§ **What the task asks**: Find the lines that contain the word "which" and copy each one.

§ **Data lines**:
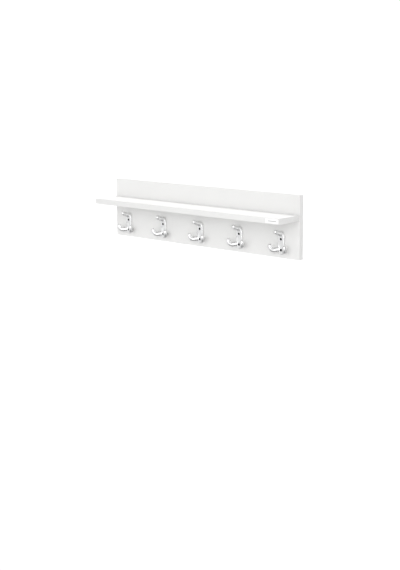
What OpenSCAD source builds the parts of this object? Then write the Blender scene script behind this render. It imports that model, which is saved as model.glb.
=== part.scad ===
// Wall hook rack: a laminated back panel, a shelf on its front and five triple coat hooks.
// X runs along the wall, -Y faces the room and +Z is up. The origin is the centre of the
// panel's rear face, which lies against the wall. Every size is in millimetres.

/* [Boards] */
// Length of the back panel along the wall
panel_w = 800; // [780:10:1000]
// Height of the back panel
panel_h = 200; // [196:2:260]
// Thickness of the panel and the shelf
board_t = 18; // [16:1:25]
// How far the shelf stands out from the panel
shelf_d = 100; // [80:5:160]
// Height of the shelf's top face above the panel's lower edge
shelf_top = 138; // [134:1:140]
// How much shorter the shelf is than the panel at each end
shelf_inset = 1.5; // [0:0.5:10]
// Thickness of the band glued on the boards' raw edges
band_t = 1; // [0.4:0.1:2]

/* [Hook places] */
// Distance from the panel's ends to the outer hooks' centre lines
hook_margin = 66; // [50:1:90]
// Height of the hooks' lower screws above the panel's lower edge
hook_low = 25.5; // [20:0.5:28]
// Distance between the two screws of a hook
screw_gap = 34; // [32:0.5:38]

/* [Hook shape] */
// Width of the backplate
plate_w = 23; // [22:0.5:26]
// Thickness of the backplate
plate_t = 7; // [6:0.5:8]
// Length of the backplate below the lower screw
plate_foot = 13.5; // [12:0.5:16]
// Length of the backplate above the upper screw
plate_head = 18; // [17:0.5:20]
// Diameter of the arm and the prongs
rod_d = 12.8; // [11:0.2:13.4]
// Diameter of a prong where it leaves the backplate
root_d = 14.5; // [14:0.5:16]
// Radius of the upper arm's slow rise
arm_bend_r = 85; // [70:5:120]
// Slope of the upper arm at its tip, in degrees
arm_tip_a = 27; // [24:1:32]
// Height of the upper arm's root above the upper screw
arm_root = 16.5; // [15:0.5:18]
// Direction of the prongs, in degrees to each side of straight ahead
prong_spread = 41; // [38:1:45]
// Straight stretch of a prong before its bend
prong_run = 14.7; // [14.5:0.2:17.1]
// Radius of a prong's bend
prong_bend_r = 13; // [12:0.5:17]
// Straight rise of a prong after its bend
prong_rise = 1.4; // [0.4:0.2:6]
// Drop of the prongs' bends below the lower screw
prong_drop = 0.4; // [0:0.2:3]

/* [Fittings] */
// Distance from the centre to each keyhole plate along the wall
hanger_x = 300; // [200:10:320]
// Height of the keyhole plates above the panel's centre
hanger_z = 68; // [66:1:72]
// Diameter of a keyhole's round entry
keyhole_d = 10; // [9:0.5:11]
// Width of a keyhole's slot
slot_w = 5; // [4:0.5:6]
// Width of the blank label on the shelf's front edge
label_w = 48; // [30:1:60]

/* [Hidden] */
$fn = 48;
HOOKS = 5;

// Boards
core_w = panel_w - 2 * band_t;
core_h = panel_h - 2 * band_t;
shelf_w = panel_w - 2 * shelf_inset;
shelf_z = shelf_top - panel_h / 2 - board_t / 2;
over = 1;             // how far a cutting body runs past the face that it cuts

// Hooks
hook_pitch = (panel_w - 2 * hook_margin) / (HOOKS - 1);
hook_z = hook_low - panel_h / 2;
edge_r = 1;           // rounding of the backplate's front edge
edge_step = 15;       // degrees between the rounding's corners
ball_gain = 0.25;     // how much a tip's ball stands out all round its prong
prong_root_x = 8.8;   // sideways place of a prong's root
prong_root_y = 2.6;   // how far a prong's root stands out from the panel
prong_dip = 8;        // slope down from a prong's root to its bend
root_depth = 2;       // how far a prong starts behind its root
flare_len = 14;       // how far out a prong is still thicker than its rod
arm_depth = 5;        // how far the upper arm starts in front of the panel
arm_root_a = 4;       // slope of the upper arm's arc at the panel's face
prong_tip_a = 84;     // slope of a prong at its tip

// Small countersunk screws
screw_d = 4;
screw_minor_d = 2.8;
screw_head_d = 7.4;
head_rim = 0.3;       // height of a screw head's straight rim
recess_span = 3.6;    // length of each arm-to-arm slot of the cross recess
recess_w = 1.1;       // width of those slots
recess_depth = 1.5;
shank_gap = 0.2;      // play round a screw's shank in a metal part
hook_screw_len = 20;
hanger_screw_len = 13;
thread_pitch = 1.3;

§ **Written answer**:
What OpenSCAD source builds the parts of this object? Then write the Blender scene script behind this render. It imports that model, which is saved as model.glb.
// panel's rear face, which lies against the wall. Every size is in millimetres.